U.S. employers added 178,000 jobs in March (rebounding from a -133,000 loss in February) and the unemployment rate fell to 4.3% from 4.4%, partly because the labor force shrank by 396,000. Average hourly wages rose 0.2% month-over-month and 3.5% year-over-year, roughly in line with the Fed's 2% inflation target trajectory. Job gains were concentrated in health care and social assistance (+76,400), with 31,000 Kaiser Permanente employees returning after a strike, while manufacturing (+15,000) and construction (+26,000) also added jobs. Economists caution the report masks a weak hiring trend over the past year (average +9,700/month), and uncertainty from high rates, President Trump’s policies, AI impacts and the Iran war could blunt implications for markets and policy.

Analysis

The headline payrolls number masks a compositional story that matters more for markets: hiring is increasingly concentrated in health-and-care services while churn and participation are structurally depressed. That combination produces idiosyncratic pockets of wage pressure (care, home health, skilled nursing) even as aggregate demand-backed hiring remains weak, increasing dispersion across equities, credit and specialty staffing firms over the next 3–12 months.
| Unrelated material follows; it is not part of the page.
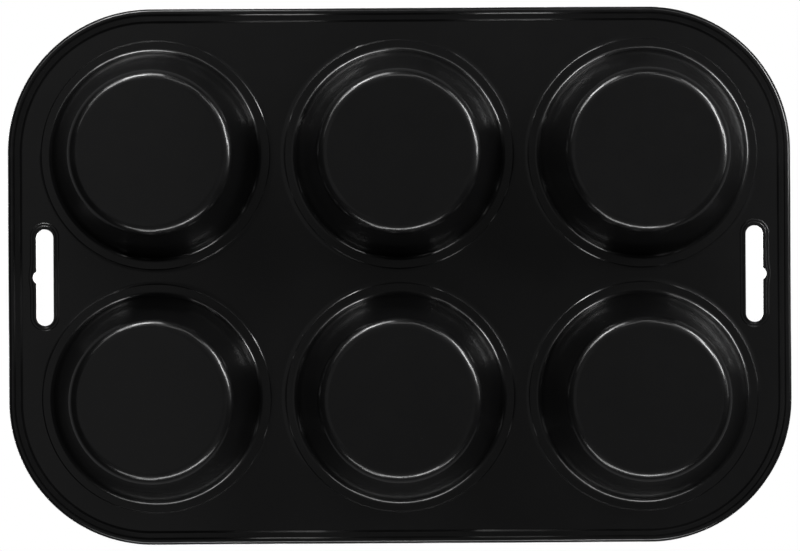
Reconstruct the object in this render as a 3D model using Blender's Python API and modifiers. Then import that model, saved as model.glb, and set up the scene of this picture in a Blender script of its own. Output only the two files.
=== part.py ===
"""Six-cup muffin pan, right way up, standing on the bottoms of its cups.

The real pan is one drawn steel sheet whose edge is rolled over a wire. Here the sheet is
divided along its own bends into a flat deck, six turned cups and the rolled rim, with a
hairline between neighbours, so that each is a simple closed solid. The wire is a piece of
its own inside the curl.

Frame: +X along the length, +Y towards the back, +Z up. The origin is under the middle of
the pan, level with the undersides of the cups.
"""

import math

import bpy

MM = 0.001

# Overall
LENGTH = 265.0 * MM
WIDTH = 181.4 * MM
CORNER_R = 48.5 * MM
SHEET = 0.5 * MM
DECK_TOP = 30.1 * MM
GAP = 0.3 * MM

# Cups: two rows of three
PITCH_X = 82.4 * MM
PITCH_Y = 82.3 * MM
STEP_R = 39.1 * MM  # small step round each cup
STEP_DROP = 0.5 * MM  # the ledge lies this far below the deck
MOUTH_R = 34.9 * MM  # where ledge and wall would meet if the bend were sharp
FLOOR_R = 26.6 * MM  # where wall and floor would meet if the bend were sharp
MOUTH_FILLET = 1.3 * MM  # on the underside
FLOOR_FILLET = 2.4 * MM  # on the underside
CUP_SEGMENTS = 32

# Rolled rim, measured inwards from the outer edge of the pan
RIM_RISE = 0.9 * MM  # the rim stands this far above the deck
RIM_BEND = 5.1 * MM  # where the deck turns up to the rim, in a slope that ends on the curl
CURL_R = 1.2 * MM
CURL_ANGLES = (90, 45, 0, -45, -90, -135)  # degrees, 0 is outwards and 90 is up
CURL_FLANK = 1.05 * MM  # the curl ends in a straight flank this long
RIM_INNER = 5.6 * MM  # inner edge of the rim piece
CORNER_SEGMENTS = 8
WIRE_R = 0.4 * MM

# Hanging slots, one at each end of the pan
SLOT_X = 120.1 * MM
SLOT_LENGTH = 32.6 * MM
SLOT_WIDTH = 5.8 * MM
NOTCH_R = 2.2 * MM
NOTCH_REACH = 1.2 * MM
SLOT_END_SEGMENTS = 8

RIM_TOP = DECK_TOP + RIM_RISE
DECK_UNDER = DECK_TOP - SHEET
LEDGE_UNDER = DECK_UNDER - STEP_DROP

COATING = ((0.012, 0.012, 0.013, 1.0), 0.32, 0.0)
STEEL = ((0.52, 0.52, 0.53, 1.0), 0.35, 1.0)


def new_collection(name, hidden=False):
    collection = bpy.data.collections.new(name)
    bpy.context.scene.collection.children.link(collection)
    collection.hide_render = hidden
    return collection


def make_material(name, look):
    colour, roughness, metallic = look
    material = bpy.data.materials.new(name)
    material.use_nodes = True
    shader = material.node_tree.nodes["Principled BSDF"]
    shader.inputs["Base Color"].default_value = colour
    shader.inputs["Roughness"].default_value = roughness
    shader.inputs["Metallic"].default_value = metallic
    material.diffuse_color = colour
    return material


def fillet(corner, before, after, radius, steps):
    """Points of an arc of this radius that rounds the corner between two other points."""
    ax, az = before[0] - corner[0], before[1] - corner[1]
    bx, bz = after[0] - corner[0], after[1] - corner[1]
    la, lb = math.hypot(ax, az), math.hypot(bx, bz)
    ax, az, bx, bz = ax / la, az / la, bx / lb, bz / lb
    half = math.acos(max(-1.0, min(1.0, ax * bx + az * bz))) / 2
    reach = radius / math.tan(half)
    mx, mz = ax + bx, az + bz
    lm = math.hypot(mx, mz)
    centre = (
        corner[0] + mx / lm * radius / math.sin(half),
        corner[1] + mz / lm * radius / math.sin(half),
    )
    start = math.atan2(
        corner[1] + az * reach - centre[1], corner[0] + ax * reach - centre[0]
    )
    end = math.atan2(
        corner[1] + bz * reach - centre[1], corner[0] + bx * reach - centre[0]
    )
    turn = (end - start + math.pi) % (2 * math.pi) - math.pi
    return [
        (
            centre[0] + radius * math.cos(start + turn * i / steps),
            centre[1] + radius * math.sin(start + turn * i / steps),
        )
        for i in range(steps + 1)
    ]


def cup_section():
    """The cup's section from the middle of its floor, up the inside, over and down the outside."""
    rise = LEDGE_UNDER
    run = MOUTH_R - FLOOR_R
    slant = math.hypot(rise, run)
    # the inside is the outside moved by the sheet's thickness at right angles to each face
    shift = SHEET * (slant - run) / rise
    outside = [
        (STEP_R, DECK_TOP),
        (STEP_R, LEDGE_UNDER),
        (MOUTH_R, LEDGE_UNDER),
        (FLOOR_R, 0.0),
        (0.0, 0.0),
    ]
    inside = [
        (STEP_R - SHEET, DECK_TOP),
        (STEP_R - SHEET, LEDGE_UNDER + SHEET),
        (MOUTH_R - shift, LEDGE_UNDER + SHEET),
        (FLOOR_R - shift, SHEET),
        (0.0, SHEET),
    ]
    down = outside[:2]
    down += fillet(outside[2], outside[1], outside[3], MOUTH_FILLET, 2)
    down += fillet(outside[3], outside[2], outside[4], FLOOR_FILLET, 2)
    down += outside[4:]
    up = [inside[4]]
    up += fillet(inside[3], inside[4], inside[2], FLOOR_FILLET - SHEET, 2)
    up += fillet(inside[2], inside[3], inside[1], MOUTH_FILLET + SHEET, 2)
    up += [inside[1], inside[0]]
    return up + down


def make_cup_mesh():
    mesh = bpy.data.meshes.new("cup")
    section = cup_section()
    mesh.from_pydata(
        [(x, 0.0, z) for x, z in section],
        [(i, i + 1) for i in range(len(section) - 1)],
        [],
    )
    return mesh


def add_cup(name, x, y, mesh, collection):
    cup = bpy.data.objects.new(name, mesh)
    collection.objects.link(cup)
    cup.location = (x, y, 0.0)
    turn = cup.modifiers.new("turn", "SCREW")
    turn.angle = 2 * math.pi
    turn.steps = turn.render_steps = CUP_SEGMENTS
    turn.use_merge_vertices = True
    turn.merge_threshold = 0.00001
    turn.use_smooth_shade = True
    cup.material_slots[0].link = "OBJECT"
    cup.material_slots[0].material = make_material(name, COATING)
    return cup


def rounded_rectangle(inset):
    """Points round the pan's outline, moved inwards by inset."""
    radius = CORNER_R - inset
    cx, cy = LENGTH / 2 - CORNER_R, WIDTH / 2 - CORNER_R
    points = []
    for quarter, (sx, sy) in enumerate(((1, 1), (-1, 1), (-1, -1), (1, -1))):
        for i in range(CORNER_SEGMENTS + 1):
            angle = math.pi / 2 * (quarter + i / CORNER_SEGMENTS)
            points.append(
                (
                    sx * cx + radius * math.cos(angle),
                    sy * cy + radius * math.sin(angle),
                )
            )
    return points


def circle(x, y, radius, segments):
    return [
        (
            x + radius * math.cos(2 * math.pi * i / segments),
            y + radius * math.sin(2 * math.pi * i / segments),
        )
        for i in range(segments)
    ]


def slot(side):
    """A round-ended slot along Y with a shallow round notch halfway along its outer edge."""
    half = SLOT_WIDTH / 2
    straight = SLOT_LENGTH / 2 - half
    points = []
    for i in range(SLOT_END_SEGMENTS + 1):
        angle = math.pi * i / SLOT_END_SEGMENTS
        points.append((half * math.cos(angle), straight + half * math.sin(angle)))
    for i in range(SLOT_END_SEGMENTS + 1):
        angle = math.pi + math.pi * i / SLOT_END_SEGMENTS
        points.append((half * math.cos(angle), -straight + half * math.sin(angle)))
    centre = half + NOTCH_REACH - NOTCH_R
    opening = math.acos((half - centre) / NOTCH_R)
    for i in range(7):
        angle = -opening + 2 * opening * i / 6
        points.append((centre + NOTCH_R * math.cos(angle), NOTCH_R * math.sin(angle)))
    return [(side * (SLOT_X + x), y) for x, y in points]


def add_spline(curve, points):
    spline = curve.splines.new("POLY")
    spline.points.add(len(points) - 1)
    for point, (x, y) in zip(spline.points, points):
        point.co = (x, y, 0.0, 1.0)
    spline.use_cyclic_u = True


def add_deck(collection):
    curve = bpy.data.curves.new("deck_plate", "CURVE")
    curve.dimensions = "2D"
    curve.fill_mode = "BOTH"
    curve.extrude = SHEET / 2
    add_spline(curve, rounded_rectangle(RIM_INNER + GAP))
    for x, y in CUP_PLACES.values():
        add_spline(curve, circle(x, y, STEP_R + GAP, CUP_SEGMENTS))
    add_spline(curve, slot(1))
    add_spline(curve, slot(-1))
    deck = bpy.data.objects.new("deck_plate", curve)
    collection.objects.link(deck)
    deck.location = (0.0, 0.0, DECK_TOP - SHEET / 2)
    curve.materials.append(make_material("deck_plate", COATING))
    return deck


def rim_section():
    """Section of the rim piece: inwards from the middle of the curl, and up from it."""

    def inwards(inset):
        return inset - CURL_R

    middle = RIM_TOP - CURL_R
    bend_x, bend_z = inwards(RIM_BEND), DECK_TOP - middle
    # where the straight slope from the bend touches the curl
    touch = (
        math.pi
        - math.atan2(bend_z, bend_x)
        - math.acos(CURL_R / math.hypot(bend_x, bend_z))
    )
    shift = SHEET * math.tan((touch - math.pi / 2) / 2)
    angles = [touch] + [math.radians(a) for a in CURL_ANGLES]

    def curl(radius):
        points = [(-radius * math.cos(a), radius * math.sin(a)) for a in angles]
        x, z = points[-1]
        points.append(
            (
                x - CURL_FLANK * math.sin(angles[-1]),
                z - CURL_FLANK * math.cos(angles[-1]),
            )
        )
        return points

    points = [(inwards(RIM_INNER), bend_z), (bend_x, bend_z)]
    points += curl(CURL_R)
    points += curl(CURL_R - SHEET)[::-1]
    points += [
        (bend_x - shift, DECK_UNDER - middle),
        (inwards(RIM_INNER), DECK_UNDER - middle),
    ]
    return points[::-1]


def add_path(name, collection, material, dimensions, fill):
    """A closed curve round the pan, along the middle of the curl."""
    curve = bpy.data.curves.new(name, "CURVE")
    curve.dimensions = dimensions
    curve.fill_mode = fill
    add_spline(curve, rounded_rectangle(CURL_R))
    obj = bpy.data.objects.new(name, curve)
    collection.objects.link(obj)
    obj.location = (0.0, 0.0, RIM_TOP - CURL_R)
    curve.materials.append(material)
    return obj


def add_rim(collection, guides):
    section = bpy.data.curves.new("rim_section", "CURVE")
    section.dimensions = "2D"
    section.fill_mode = "NONE"
    add_spline(section, rim_section())
    guide = bpy.data.objects.new("rim_section", section)
    guides.objects.link(guide)
    guide.hide_render = True
    guide.display_type = "WIRE"
    material = make_material("rolled_rim", COATING)
    rim = add_path("rolled_rim", collection, material, "2D", "NONE")
    rim.data.bevel_mode = "OBJECT"
    rim.data.bevel_object = guide
    return rim


def add_wire(collection):
    material = make_material("rim_wire", STEEL)
    wire = add_path("rim_wire", collection, material, "3D", "FULL")
    wire.data.bevel_depth = WIRE_R
    wire.data.bevel_resolution = 2
    return wire


CUP_PLACES = {
    "cup_back_left": (-PITCH_X, PITCH_Y / 2),
    "cup_back_middle": (0.0, PITCH_Y / 2),
    "cup_back_right": (PITCH_X, PITCH_Y / 2),
    "cup_front_left": (-PITCH_X, -PITCH_Y / 2),
    "cup_front_middle": (0.0, -PITCH_Y / 2),
    "cup_front_right": (PITCH_X, -PITCH_Y / 2),
}


def main():
    for obj in list(bpy.data.objects):
        bpy.data.objects.remove(obj, do_unlink=True)
    pan = new_collection("muffin_pan")
    guides = new_collection("guides", hidden=True)
    add_deck(pan)
    mesh = make_cup_mesh()
    mesh.materials.append(None)
    for name, (x, y) in CUP_PLACES.items():
        add_cup(name, x, y, mesh, pan)
    add_rim(pan, guides)
    add_wire(pan)


main()
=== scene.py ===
import math

import bpy
import numpy as np
from mathutils import Matrix, Vector
from mathutils.geometry import delaunay_2d_cdt


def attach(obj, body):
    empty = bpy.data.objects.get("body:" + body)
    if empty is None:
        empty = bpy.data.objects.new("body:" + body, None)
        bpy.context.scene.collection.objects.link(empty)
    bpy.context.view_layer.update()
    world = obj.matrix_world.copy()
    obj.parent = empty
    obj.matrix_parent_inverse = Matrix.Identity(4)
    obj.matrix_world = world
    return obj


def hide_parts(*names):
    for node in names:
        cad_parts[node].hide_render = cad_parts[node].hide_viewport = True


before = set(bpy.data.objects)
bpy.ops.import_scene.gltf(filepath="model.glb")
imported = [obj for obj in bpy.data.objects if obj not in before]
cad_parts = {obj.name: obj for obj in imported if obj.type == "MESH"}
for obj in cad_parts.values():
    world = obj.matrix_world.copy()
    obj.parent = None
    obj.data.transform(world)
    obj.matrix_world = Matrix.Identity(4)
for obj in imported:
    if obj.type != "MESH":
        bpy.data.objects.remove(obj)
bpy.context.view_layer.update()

MM = 0.001

# ------------------------------------------------------------------ dimensions, as in the CAD
LENGTH, WIDTH, CORNER_R = 265.0, 181.4, 48.5  # millimetres, here and below
SHEET = 0.5
DECK_TOP = 30.1
DECK_UNDER = DECK_TOP - SHEET
PITCH_X, PITCH_Y = 82.4, 82.3
STEP_END, STEP_DROP = 40.35, 0.45  # where the step runs out into the deck, and its height
LEDGE_UNDER = DECK_UNDER - STEP_DROP
MOUTH_R, FLOOR_R = 34.9, 26.6
RIM_RISE, RIM_BEND, CURL_R = 0.9, 5.1, 1.3
CURL_TILT, CURL_BEND = 37.0, 1.3  # the curl closes against the sheet, and runs out along it
SHELF_TILT, SHELF_END = 11.0, 3.95
RISE_TILT, RISE_BEND = 30.0, 0.7
RIM_TOP = DECK_TOP + RIM_RISE
SLOT_X, SLOT_LENGTH, SLOT_WIDTH = 120.1, 32.6, 5.8
NOTCH_R, NOTCH_REACH, NOTCH_BLEND = 2.2, 1.2, 0.5

# where one piece of the sheet passes into the next, on the flat of the deck
CUP_SEAM = 40.45
RIM_SEAM = 5.9
SLOT_SEAM = 2.6

CUPS = {
    "cup_back_left": (-PITCH_X, PITCH_Y / 2),
    "cup_back_middle": (0.0, PITCH_Y / 2),
    "cup_back_right": (PITCH_X, PITCH_Y / 2),
    "cup_front_left": (-PITCH_X, -PITCH_Y / 2),
    "cup_front_middle": (0.0, -PITCH_Y / 2),
    "cup_front_right": (PITCH_X, -PITCH_Y / 2),
}
# On the side of a cup that faces away from the middle of the pan the step is one narrow steep facet,
# without the wide run-out: the middle of that side, how far to either side it holds and where it has
# faded, in degrees from the back of the pan, clockwise as seen from below.
STEEP_SIDES = {
    "cup_back_right": (330, 45, 62),
    "cup_back_middle": (3, 14, 30),
    "cup_back_left": (50, 50, 68),
    "cup_front_left": (158, 60, 90),
    "cup_front_middle": (180, 45, 80),
    "cup_front_right": (200, 60, 90),
}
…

Second-order winners are niche healthcare staffing, home-health operators and durable med-tech vendors that sell into non-elective, aging-driven care — these businesses face steady revenue visibility and above-market pricing power versus generalist staffing and youth-facing consumer sectors. Conversely, firms dependent on cyclical entry-level labor (retail, casual dining, gig platforms) will see slower sales growth and higher customer-acquisition costs as younger cohorts miss out on experience and income growth. AI-driven substitution at the entry level plus a “no-hire, no-fire” mentality creates a two-speed labor market: incumbents remain sticky while new-hire pipelines thin, compressing long-term labor mobility and raising the odds of a skills gap in 2–5 years. For policy and rates, this implies more data-dependent Fed path risk — pockets of sticky services inflation could delay easing even as headline payrolls prove fragile, so duration and rate-volatility exposures remain asymmetric into the next CPI/PPI cycle. Practical implication: position for sector dispersion rather than a broad cyclical bet. Look to capture secular, demo-driven cash flows (healthcare staffing, med-tech, senior housing) while hedging macro duration and downside in consumer-facing discretionary names ahead of a potential unemployment/participation reversal within months.